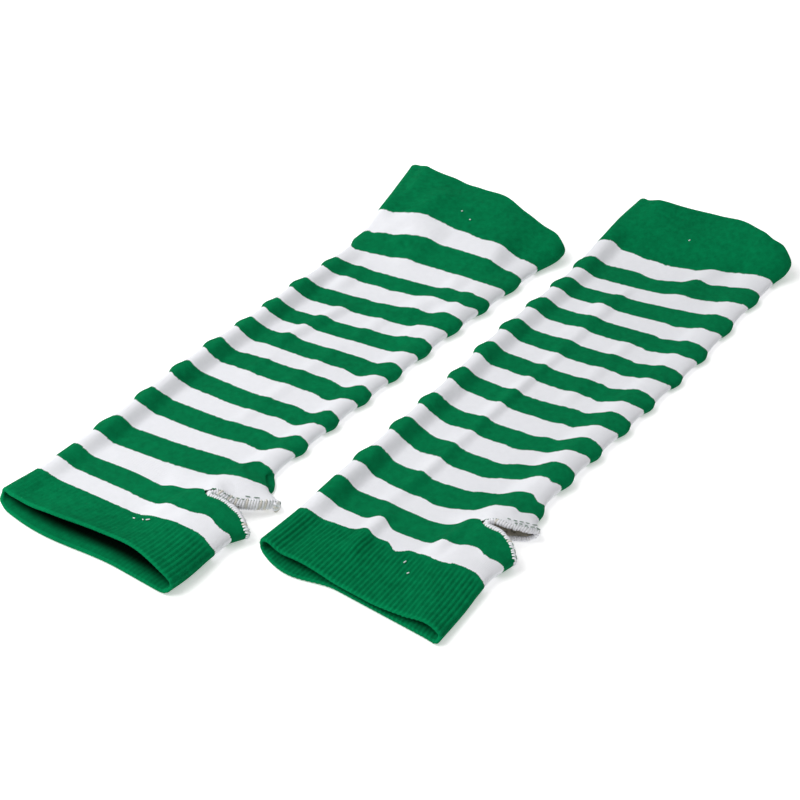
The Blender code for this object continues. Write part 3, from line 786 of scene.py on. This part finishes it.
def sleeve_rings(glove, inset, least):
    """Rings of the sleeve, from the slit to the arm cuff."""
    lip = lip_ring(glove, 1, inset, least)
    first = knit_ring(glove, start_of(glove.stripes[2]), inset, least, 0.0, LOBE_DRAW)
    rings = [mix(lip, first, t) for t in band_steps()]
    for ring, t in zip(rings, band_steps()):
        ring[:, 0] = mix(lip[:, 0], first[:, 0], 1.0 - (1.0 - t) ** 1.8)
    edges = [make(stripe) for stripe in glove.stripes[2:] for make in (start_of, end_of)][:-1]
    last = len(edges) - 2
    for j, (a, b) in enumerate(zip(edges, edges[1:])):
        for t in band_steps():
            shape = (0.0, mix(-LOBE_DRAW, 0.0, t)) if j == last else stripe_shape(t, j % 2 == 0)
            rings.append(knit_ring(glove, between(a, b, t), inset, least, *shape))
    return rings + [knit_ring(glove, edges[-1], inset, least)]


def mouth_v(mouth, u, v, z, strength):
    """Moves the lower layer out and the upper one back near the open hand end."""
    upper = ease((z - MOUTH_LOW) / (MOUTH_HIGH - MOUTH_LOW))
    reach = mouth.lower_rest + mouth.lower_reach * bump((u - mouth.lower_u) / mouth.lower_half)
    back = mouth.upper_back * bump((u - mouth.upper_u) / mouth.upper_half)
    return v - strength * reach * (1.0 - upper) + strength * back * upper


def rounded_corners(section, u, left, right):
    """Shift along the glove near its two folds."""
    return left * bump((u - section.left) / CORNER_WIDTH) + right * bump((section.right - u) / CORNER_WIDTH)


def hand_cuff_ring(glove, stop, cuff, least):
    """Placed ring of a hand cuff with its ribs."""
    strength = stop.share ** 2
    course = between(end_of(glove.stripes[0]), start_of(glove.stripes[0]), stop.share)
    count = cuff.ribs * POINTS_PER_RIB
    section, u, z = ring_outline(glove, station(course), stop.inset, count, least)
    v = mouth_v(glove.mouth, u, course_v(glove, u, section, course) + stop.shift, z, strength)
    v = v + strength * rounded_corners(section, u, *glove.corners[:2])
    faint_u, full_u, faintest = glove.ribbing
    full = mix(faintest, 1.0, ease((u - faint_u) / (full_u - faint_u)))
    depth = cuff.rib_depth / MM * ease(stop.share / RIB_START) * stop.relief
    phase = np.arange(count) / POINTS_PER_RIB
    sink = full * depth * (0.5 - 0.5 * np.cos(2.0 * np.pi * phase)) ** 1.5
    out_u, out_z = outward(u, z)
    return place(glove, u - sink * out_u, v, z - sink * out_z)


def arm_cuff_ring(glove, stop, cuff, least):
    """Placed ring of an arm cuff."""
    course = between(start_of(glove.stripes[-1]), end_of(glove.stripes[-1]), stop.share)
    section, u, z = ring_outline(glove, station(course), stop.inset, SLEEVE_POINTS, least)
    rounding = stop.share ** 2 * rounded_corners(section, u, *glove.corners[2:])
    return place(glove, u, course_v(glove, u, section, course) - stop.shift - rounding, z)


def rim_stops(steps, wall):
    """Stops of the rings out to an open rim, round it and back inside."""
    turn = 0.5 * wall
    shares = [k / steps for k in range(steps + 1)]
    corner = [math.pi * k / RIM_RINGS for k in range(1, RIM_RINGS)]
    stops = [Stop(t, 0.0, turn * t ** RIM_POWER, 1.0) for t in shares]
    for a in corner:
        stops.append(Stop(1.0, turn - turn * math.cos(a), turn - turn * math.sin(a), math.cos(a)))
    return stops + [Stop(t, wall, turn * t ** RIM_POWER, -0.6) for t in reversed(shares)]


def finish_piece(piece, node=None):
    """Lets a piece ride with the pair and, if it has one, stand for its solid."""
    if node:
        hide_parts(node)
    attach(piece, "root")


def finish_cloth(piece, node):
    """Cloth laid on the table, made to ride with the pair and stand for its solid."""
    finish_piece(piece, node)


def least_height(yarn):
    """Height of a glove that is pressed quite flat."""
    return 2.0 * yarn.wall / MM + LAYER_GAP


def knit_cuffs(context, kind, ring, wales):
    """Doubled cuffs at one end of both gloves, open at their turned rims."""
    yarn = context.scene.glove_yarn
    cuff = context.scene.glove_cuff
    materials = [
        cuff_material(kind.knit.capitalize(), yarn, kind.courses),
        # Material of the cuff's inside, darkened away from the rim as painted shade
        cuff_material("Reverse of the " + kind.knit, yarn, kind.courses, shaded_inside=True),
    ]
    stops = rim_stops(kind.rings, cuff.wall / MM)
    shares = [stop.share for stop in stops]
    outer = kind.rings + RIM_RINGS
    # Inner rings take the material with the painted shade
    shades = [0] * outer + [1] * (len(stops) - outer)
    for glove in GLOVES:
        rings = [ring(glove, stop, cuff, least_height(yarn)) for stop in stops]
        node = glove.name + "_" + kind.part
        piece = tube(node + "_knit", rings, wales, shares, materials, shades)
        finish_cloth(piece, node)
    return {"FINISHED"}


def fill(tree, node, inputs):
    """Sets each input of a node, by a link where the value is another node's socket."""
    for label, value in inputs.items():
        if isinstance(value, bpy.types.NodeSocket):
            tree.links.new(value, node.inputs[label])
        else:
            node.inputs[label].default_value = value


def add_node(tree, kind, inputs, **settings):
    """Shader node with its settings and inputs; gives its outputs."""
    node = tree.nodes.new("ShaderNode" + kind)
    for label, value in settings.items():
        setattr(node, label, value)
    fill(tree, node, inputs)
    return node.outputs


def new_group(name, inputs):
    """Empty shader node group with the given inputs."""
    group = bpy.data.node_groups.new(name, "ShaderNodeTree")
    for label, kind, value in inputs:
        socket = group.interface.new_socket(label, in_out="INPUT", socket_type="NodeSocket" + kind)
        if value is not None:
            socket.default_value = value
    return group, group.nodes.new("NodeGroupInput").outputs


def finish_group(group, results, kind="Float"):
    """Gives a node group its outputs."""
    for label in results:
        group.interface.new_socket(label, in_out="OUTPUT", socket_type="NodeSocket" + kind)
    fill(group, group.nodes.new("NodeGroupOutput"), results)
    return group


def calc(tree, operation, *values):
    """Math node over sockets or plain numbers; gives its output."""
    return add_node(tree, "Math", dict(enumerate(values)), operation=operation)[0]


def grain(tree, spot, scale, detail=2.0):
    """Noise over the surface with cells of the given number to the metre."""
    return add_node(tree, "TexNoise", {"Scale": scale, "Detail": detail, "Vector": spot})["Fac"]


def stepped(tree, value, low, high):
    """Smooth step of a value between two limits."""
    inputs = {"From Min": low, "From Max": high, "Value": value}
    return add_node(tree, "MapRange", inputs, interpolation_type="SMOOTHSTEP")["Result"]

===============

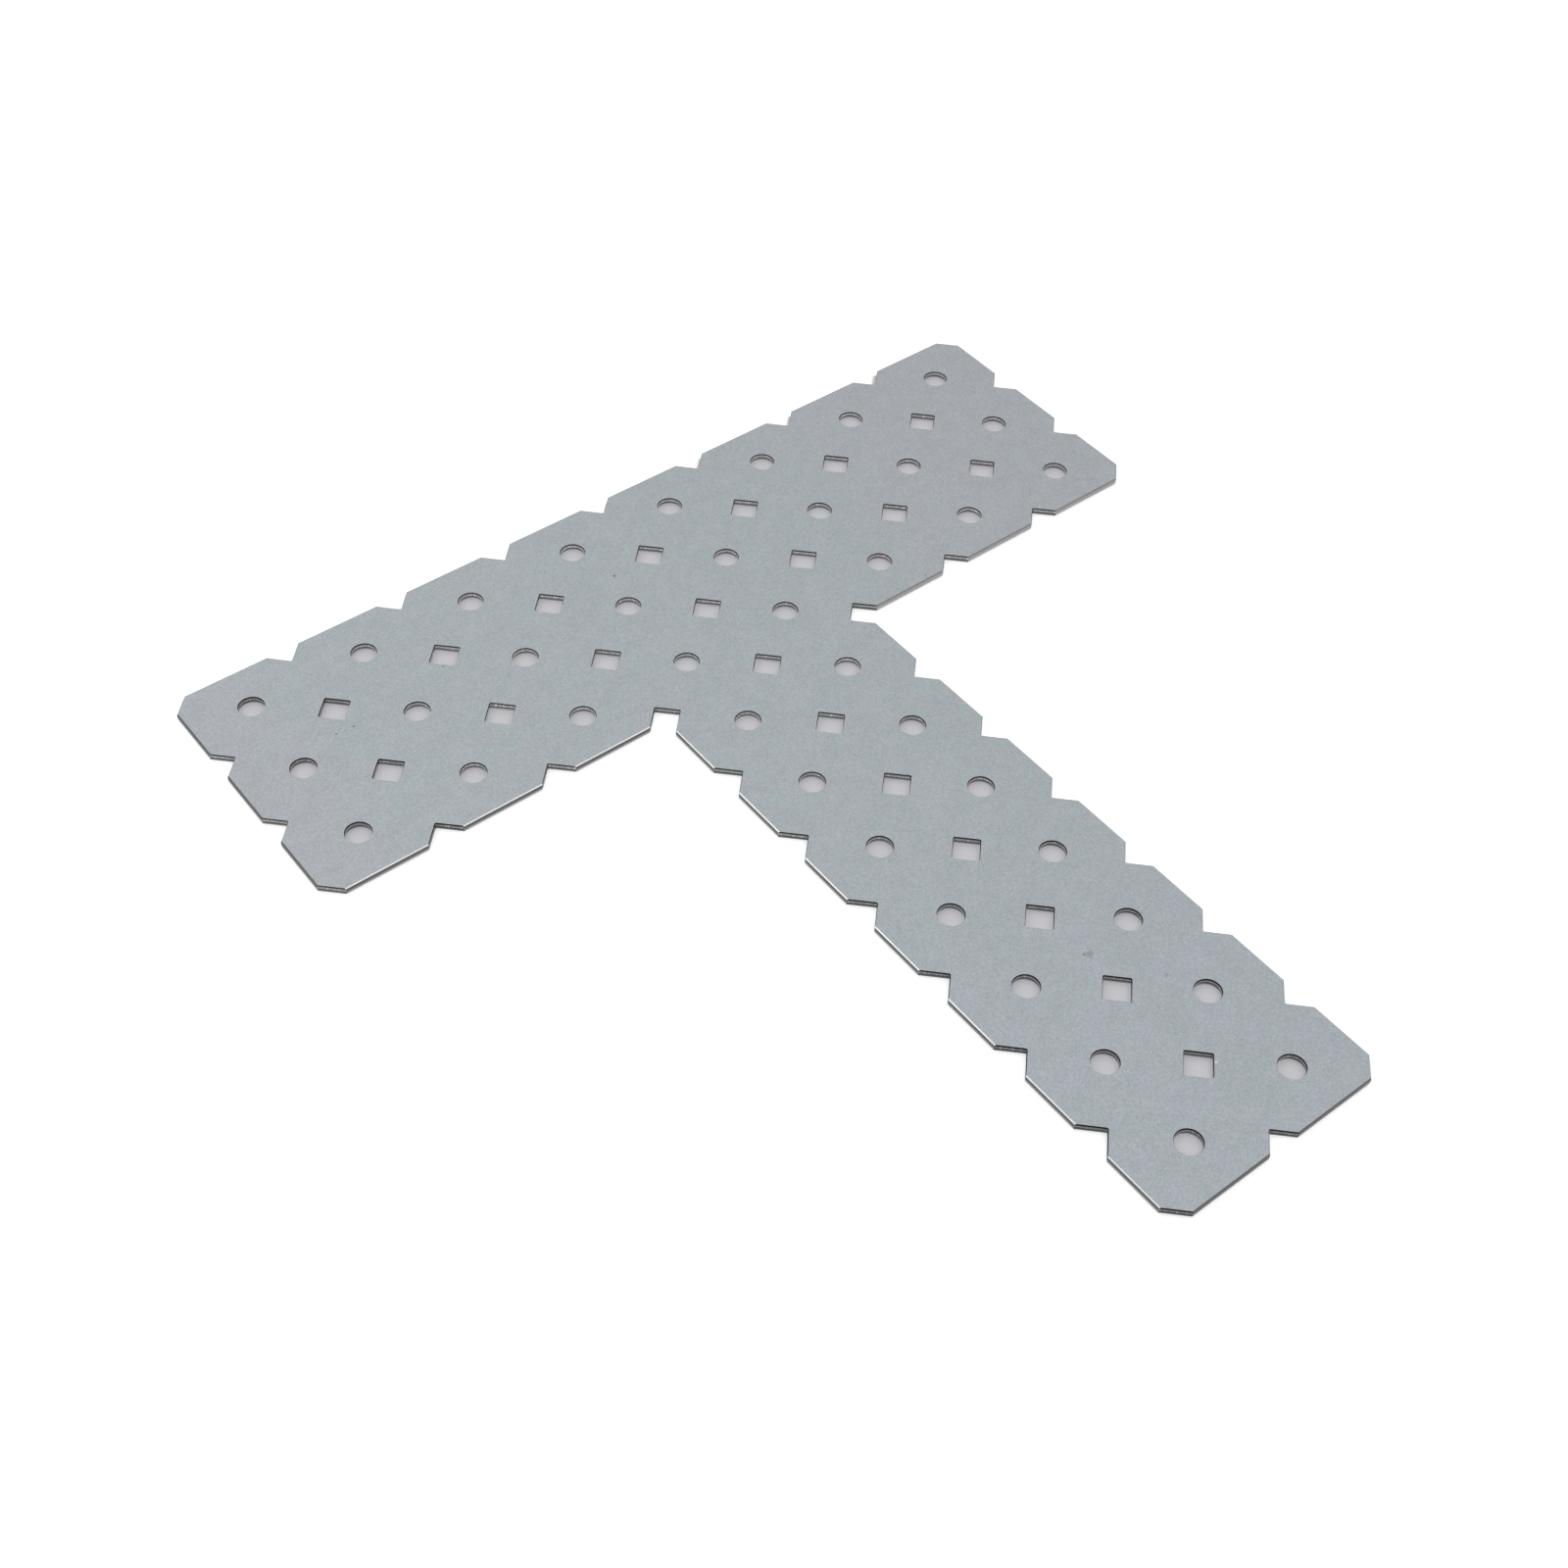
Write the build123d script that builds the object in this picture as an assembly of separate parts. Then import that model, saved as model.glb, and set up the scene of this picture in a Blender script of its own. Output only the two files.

===============

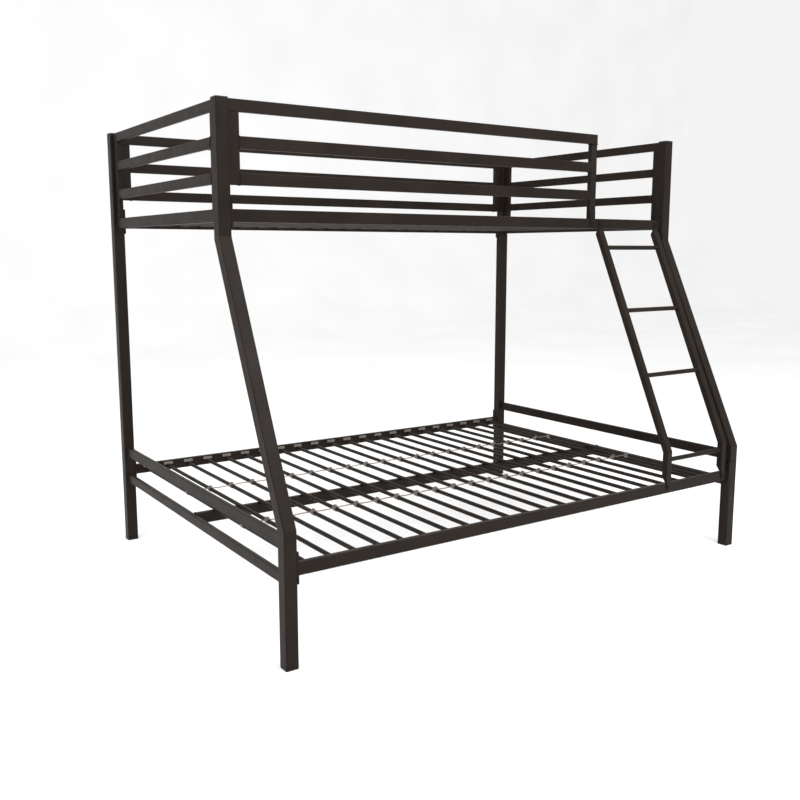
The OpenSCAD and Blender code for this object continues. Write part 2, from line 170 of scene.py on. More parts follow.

===============

Given request: Give the exact lines, and only those, from the line containing "hide_parts(node)" through the line containing "return node.outputs" in the entries above.

The result:
        hide_parts(node)
    attach(piece, "root")


def finish_cloth(piece, node):
    """Cloth laid on the table, made to ride with the pair and stand for its solid."""
    finish_piece(piece, node)


def least_height(yarn):
    """Height of a glove that is pressed quite flat."""
    return 2.0 * yarn.wall / MM + LAYER_GAP


def knit_cuffs(context, kind, ring, wales):
    """Doubled cuffs at one end of both gloves, open at their turned rims."""
    yarn = context.scene.glove_yarn
    cuff = context.scene.glove_cuff
    materials = [
        cuff_material(kind.knit.capitalize(), yarn, kind.courses),
        # Material of the cuff's inside, darkened away from the rim as painted shade
        cuff_material("Reverse of the " + kind.knit, yarn, kind.courses, shaded_inside=True),
    ]
    stops = rim_stops(kind.rings, cuff.wall / MM)
    shares = [stop.share for stop in stops]
    outer = kind.rings + RIM_RINGS
    # Inner rings take the material with the painted shade
    shades = [0] * outer + [1] * (len(stops) - outer)
    for glove in GLOVES:
        rings = [ring(glove, stop, cuff, least_height(yarn)) for stop in stops]
        node = glove.name + "_" + kind.part
        piece = tube(node + "_knit", rings, wales, shares, materials, shades)
        finish_cloth(piece, node)
    return {"FINISHED"}


def fill(tree, node, inputs):
    """Sets each input of a node, by a link where the value is another node's socket."""
    for label, value in inputs.items():
        if isinstance(value, bpy.types.NodeSocket):
            tree.links.new(value, node.inputs[label])
        else:
            node.inputs[label].default_value = value


def add_node(tree, kind, inputs, **settings):
    """Shader node with its settings and inputs; gives its outputs."""
    node = tree.nodes.new("ShaderNode" + kind)
    for label, value in settings.items():
        setattr(node, label, value)
    fill(tree, node, inputs)
    return node.outputs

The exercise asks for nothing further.